I believe it was Douglas Sills in Scarlet Pimpernel who sang "Don't Give in, Don't Give Up, But come back with a story to tell." That's what all this is. All the little steps are the chapters of the story. And the key - to not give in or give up - but hold your head even higher as into the fire you go!
Tuesday, March 16, 2010
sad/proud
It makes me sad that my mom thinks she has nothing to brag about. I know I am not Sierra Boggess - but it's a hard world - and I am making as much progress as I possibly can and have a lot I am proud of. I AM proud of playing Tzeitel. Fine - it's not Broadway. It's not even summer stock. But I beat out people who graduated from NYU and Manhattan school of music for that role - that is nothing to be ashamed of. That is fabulous. People who have worked with me - want to work with me again - VLOG cast me again - as a lead - and Fabrizio uses me in all of his projects. I've given two vocal concerts and gotten very positive feedback. I am a beautiful dancer - even if for whatever reason - I don't get called back - I am a fabulous singer (a bit rough around the edges - I definitely need more training - but people come to listen to me sing when I work at Steps - and they make song requests - they could easily write me off like they do every other musical theatre person that sings - but they don't. One even asked me to sing in a show she is choreographing. Alright - they don't pay - but when you aren't SEEN for the paying jobs - I don't think I have anything to be ashamed of.
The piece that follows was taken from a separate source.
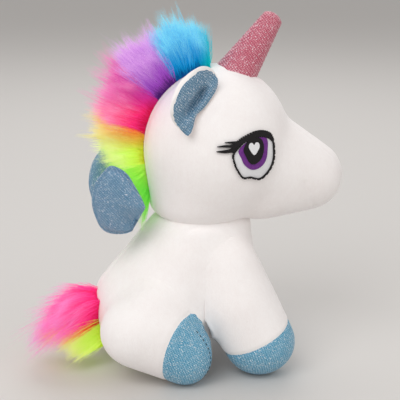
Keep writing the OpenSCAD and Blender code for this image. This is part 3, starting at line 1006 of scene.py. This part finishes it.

I put in a good day's work - every day - and I believe it is recognized by those around me and I am proud of what I produce. I work hard, I do get frustrated, but I work hard, and have improved leaps and bounds - and put myself out there - and do the best I can every day. I have to believe - I just have to - that this will amount to something extraordinary. It will. And along the way - I have to be just as proud of all the little accomplishments that get to the big one as I am of the end result. And I hope those around me can be proud of the little steps as well.